(lavoixdesentreprises.info) – Initialement prévu pour ce mois de juin, l’Agence africaine de notation de crédit (AfCRA), qui envisage de redéfinir le paysage de la notation financière en Afrique et de refléter les réalités économiques du continent en réponse aux critiques des grandes agences internationales, est désormais attendue pour septembre 2025.
L’annonce a été confirmée le 9 juin 2025 : l’Agence africaine de notation de crédit, AfCRA, ne débutera ses activités qu’en septembre 2025. Ce projet, attendu depuis longtemps, répond à un besoin pressant d’adapter la notation financière aux spécificités africaines. Face aux critiques des leaders africains concernant les méthodologies des grandes agences comme Fitch Ratings et Moody’s, AfCRA se présente comme une alternative prometteuse.
Créée pour remédier aux lacunes des notations internationales, l’AfCRA se concentrera sur l’évaluation de la dette en monnaie locale des États, des institutions financières et des entreprises africaines. Sa première notation souveraine est anticipée pour la fin 2025 ou le début 2026, une étape cruciale pour établir sa crédibilité. Misheck Mutize, expert en notation de crédit, souligne que des consultations sont en cours pour nommer le directeur général de l’agence, un poste clé qui devra incarner l’indépendance et l’objectivité de l’AfCRA.
Le projet a été initialement prévu pour un lancement en juin 2025 lors d’une réunion des chefs d’État et de gouvernement, mais le calendrier n’a pas été respecté. Cette situation a suscité des interrogations sur l’engagement des acteurs africains à mener à bien ce projet essentiel. En effet, les critiques envers Fitch Ratings se sont intensifiées récemment, notamment après la dégradation de la note de la Banque africaine d’import-export (Afreximbank). Le Mécanisme africain d’évaluation par les pairs (MAEP) a dénoncé des analyses jugées erronées, soulignant un manque de compréhension des réalités financières africaines.
L’AfCRA est conçue pour fournir des notations crédibles et indépendantes, adaptées aux besoins spécifiques des pays africains. Son objectif principal est de réduire la dépendance à l’égard des agences internationales et de donner au continent les outils nécessaires pour évaluer correctement sa solvabilité. Cette initiative est perçue comme une opportunité pour améliorer la représentation de l’Afrique sur les marchés de capitaux, en intégrant des données socio-économiques pertinentes qui ont longtemps été ignorées.

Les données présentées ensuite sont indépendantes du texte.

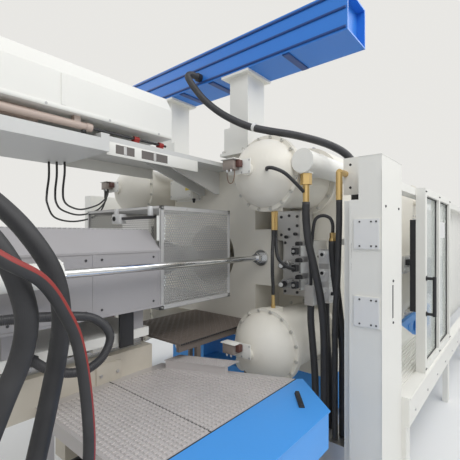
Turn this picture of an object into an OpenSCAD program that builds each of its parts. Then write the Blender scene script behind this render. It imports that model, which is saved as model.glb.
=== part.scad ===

L’agence ne se positionnera pas en remplacement des agences internationales, mais comme un complément indispensable. En se concentrant sur les réalités africaines, l’AfCRA s’efforcera de corriger les biais souvent observés dans les évaluations externes. En effet, des experts comme Stanislas Zézé de Bloomfield ont exprimé des réserves quant à une agence de notation publique, craignant une perte d’indépendance. C’est pourquoi l’AfCRA sera détenue par des acteurs du secteur privé, garantissant ainsi son impartialité.
Actuellement, deux agences de notation sont déjà actives en Afrique : Bloomfield Investment Corporation et Augusto & Co. Cependant, leur portée est limitée et souvent perçue comme insuffisante pour répondre aux défis financiers du continent. En juillet 2024, Moody’s a renforcé sa présence en Afrique en acquérant GCR Ratings, une démarche qui souligne l’intérêt croissant des acteurs internationaux pour le marché africain.
L’AfCRA, soutenue par le MAEP, sera chargée de développer des cadres d’évaluation qui tiendront compte des priorités de développement du continent. Le MAEP, en tant que partenaire stratégique, fournira des conseils en matière de gouvernance et d’expertise technique, garantissant que l’agence s’inscrive dans les objectifs de développement durable de l’Union africaine.
L’AfCRA représente une avancée capitale pour le marché financier africain. Son lancement tant attendu pourrait non seulement transformer la manière dont la dette africaine est perçue à l’international, mais également favoriser un accès plus équitable aux financements. Alors que le continent s’efforce de renforcer sa position sur la scène économique mondiale, l’AfCRA pourrait bien devenir un acteur clé dans cette dynamique, offrant une vision plus équilibrée et authentique du risque africain.